In imagination we saw the city in its palmy days, when Solomon was its king. The Temple was built and finished and stood on Mount Moriah "very magnifical," the work of a united religious people - a very poem in stone. The glory of the Lord had descended and taken visible possession of it, and the king, with his white robed priests and crowding multitudes, had sung high praise and holy welcome to the heavenly King, the Divine Inhabitant. Ages passed, and then we imagined proud Sennacherib's army of Assyrians compassing the city round about, demanding submission and entrance, or assuring the people of speedy bondage and destruction in the event of refusal. Hezekiah's prayer conquers when the besieged people are at their wit's end; and one of God's soldiers, an angel from heaven, on one night seals in a fatal death-sleep 185,000 of the beleaguering army which had defied the living God. Next, we thought of Nehemiah in later ages walking by moonlight amidst its ruined walls and broken gates, hastening to arouse and unite the dispirited and divided people; and then, under his patriotic, earnest leadership, transfusing his soul, as it were, into the whole nation, the wall rising from day to day like a thing of life, its gates set up, and national existence and national hope restored. Then centuries elapsed again, and we beheld the Son of God walking and teaching in its streets and places of public concourse, and working miracles at its Temple-gates, his earthly life closed by the great events of his crucifixion on Calvary, his resurrection and ascension. And, last of all, the vision passed before us of the armies of the Roman Titus surrounding the guilty city, the protracted siege, the terrible scenes of carnage, the burning Temple, the ploughshare carried through its foundations, and the remnant of the people that had escaped the sword and the fire scattered to all the winds of heaven, to become the mocking, and the proverb, and the by-word of all the nations of the earth. The thought, however, which stood present and prominent in our mind as we looked down from the heights of the Jaffa road was, that somewhere within the range of our vision at that moment, those great events had occurred which had brought redemption to our world! Calvary was near, and the rocky grave where angels watched, and the green spot from which Jesus had ascended through that sky to heaven!
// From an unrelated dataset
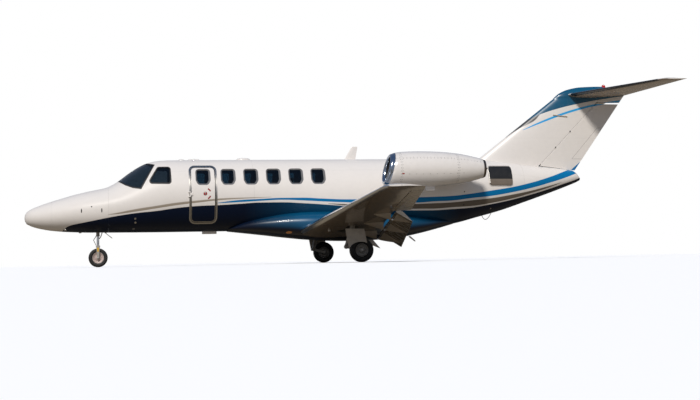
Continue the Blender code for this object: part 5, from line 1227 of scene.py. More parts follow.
# small marks on the skin: name, station, waterline, half width, half height, how proud, material, sides
skinMarks = (("noseLatchFront", 1.349, -0.358, 0.014, 0.052, 0.0012, matBlack, (-1, 1)),
    ("noseLatchRear", 1.822, -0.355, 0.014, 0.052, 0.0012, matBlack, (-1, 1)),
    ("noseDot", 1.587, -0.265, 0.016, 0.016, 0.001, matBlack, (-1, 1)),
    ("staticPortUpper", 2.602, -0.562, 0.024, 0.024, 0.0015, brushed, (-1, 1)),
    ("staticPortLower", 2.606, -0.653, 0.024, 0.024, 0.0015, brushed, (-1, 1)),
    ("ventMark", 2.563, -0.8, 0.03, 0.018, 0.0015, bezelGrey, (-1, 1)),
    ("tailMarkUpper", 10.715, 0.003, 0.016, 0.016, 0.0012, matBlack, (-1, 1)),
    ("tailMarkLower", 10.711, -0.322, 0.016, 0.016, 0.0012, matBlack, (-1, 1)),
    ("tailScrew", 11.483, -0.412, 0.013, 0.013, 0.0012, brushed, (-1, 1)),)
for name, station, waterline, halfWidth, halfHeight, proud, material, signs in skinMarks:
    outline = ovalOutline(station, waterline, halfWidth, halfHeight, 2.0 if halfWidth > 0.013 else 2.6, 32)
    makePiece(name, flatten([skinPlate(outline, sign, -proud, 0.006, 3) for sign in signs]), material, "body",
        "trim", "cabin_shell" if 2 < station < 8.9 else "nose_section" if station < 2 else "tail_cone")
lamp = ovalOutline(6.27, -0.95, 0.07, 0.03, 2.0, 32)
makePiece("bellyLamp", flatten([skinPlate(lamp, sign, -0.006, 0.01, 4, fairing) for sign in (-1, 1)]),
    lampGlass, "body", "glass", "belly_fairing")

probe = {"foot": (0.94, 0.3, -0.73), "end": (0.967, 0.34, -0.8), "radius": 0.03}
parts = []
for sign in (-1, 1):
    foot, end = (at(s, sign * side, w) for s, side, w in (probe["foot"], probe["end"]))
    ball = bmesh.new()
    bmesh.ops.create_uvsphere(ball, u_segments=24, v_segments=16, radius=probe["radius"],
        matrix=Matrix.Translation(end))
    parts += [tubeShape([foot, foot.lerp(end, 0.5), end], 0.011, 16), ball]
makePiece("noseProbes", flatten(parts), brushed, "body", "bare_metal", "nose_section")
print("small items made")

# wing, flap and aileron

wing = {
    # side, leading edge station, trailing edge station, leading edge waterline, thickness share, twist
    "rows": (
        (0.7, 6.52, 8.998, -0.921, 0.138, 2.5), (1.38, 6.57, 8.894, -0.861, 0.135, 2.3),
        (4.6, 6.804, 8.401, -0.579, 0.125, 0.3), (7.7, 7.028, 7.927, -0.308, 0.115, 0.0),
        (8.0, 7.05, 7.88, -0.282, 0.105, 0.0), (8.13, 7.13, 7.79, -0.272, 0.05, 0.0),
    ),
    "camber": 0.018, "points": 28, "step": 0.32, "inner": 1.17, "outer": 4.57, "nose": 0.735, "wall": 0.715,
    "lip": 0.8, "hinge": 0.755, "drop": 0.085, "rest": 35.0, "kites": (1.6, 2.98, 4.36), "clear": 0.008,
    "coveEnd": 4.612, "aileronInner": 4.635, "aileronOuter": 7.62, "aileronHinge": 0.74, "gap": 0.009,
    "tubeRadius": 0.009, "jackPad": (7.05, 2.0, -0.966), "aileronHinges": (4.95, 6.15, 7.35),
    "tipSides": (8.04, 8.08, 8.11), "well": (7.58, 1.86, 0.31),
    "legSlot": ((7.36, 1.9, -1.4), (7.66, 2.72, -0.78)),
}


def linearRow(rows, key):
    k = max(i for i in range(len(rows) - 1) if rows[i][0] <= key or i == 0)
    t = (key - rows[k][0]) / (rows[k + 1][0] - rows[k][0])
    return [a + (b - a) * t for a, b in zip(rows[k], rows[k + 1])]


def halfThickness(share, thickness):
    s = min(max(share, 0.0), 1.0)
    shape = 0.2969 * sqrt(s) - 0.126 * s - 0.3516 * s ** 2 + 0.2843 * s ** 3 - 0.1036 * s ** 4
    return 5 * thickness * shape + 0.0012 * s


def aerofoil(thickness, camber, points):
    shares = [0.5 + 0.5 * cos(pi * k / points) for k in range(points + 1)]
    upper = [(s, 4 * camber * s * (1 - s) + halfThickness(s, thickness)) for s in shares]
    lower = [(s, 4 * camber * s * (1 - s) - halfThickness(s, thickness)) for s in reversed(shares[:-1])]
    return upper + lower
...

But it is remarkable what rude shocks one's meditations experience when travelling in Palestine. No sooner had we reached the Jaffa gate by which we were to enter this wondrous city, which had occupied the waking dreams of a lifetime, than we were stopped by the jabbering of custom-house officers eager for bribes, and kept waiting long under a broiling sun until their voracity was satisfied. We then descended through steep, narrow streets, on loose flinty stones, on which it was next to impossible for our horse to find solid footing; and after passing under some gloomy arcades, into which the sunlight never penetrates, landed at the door of a little inn with scarcely a window on its outside wall, and which had very much the look of a prison. It was enough. We were in Jerusalem.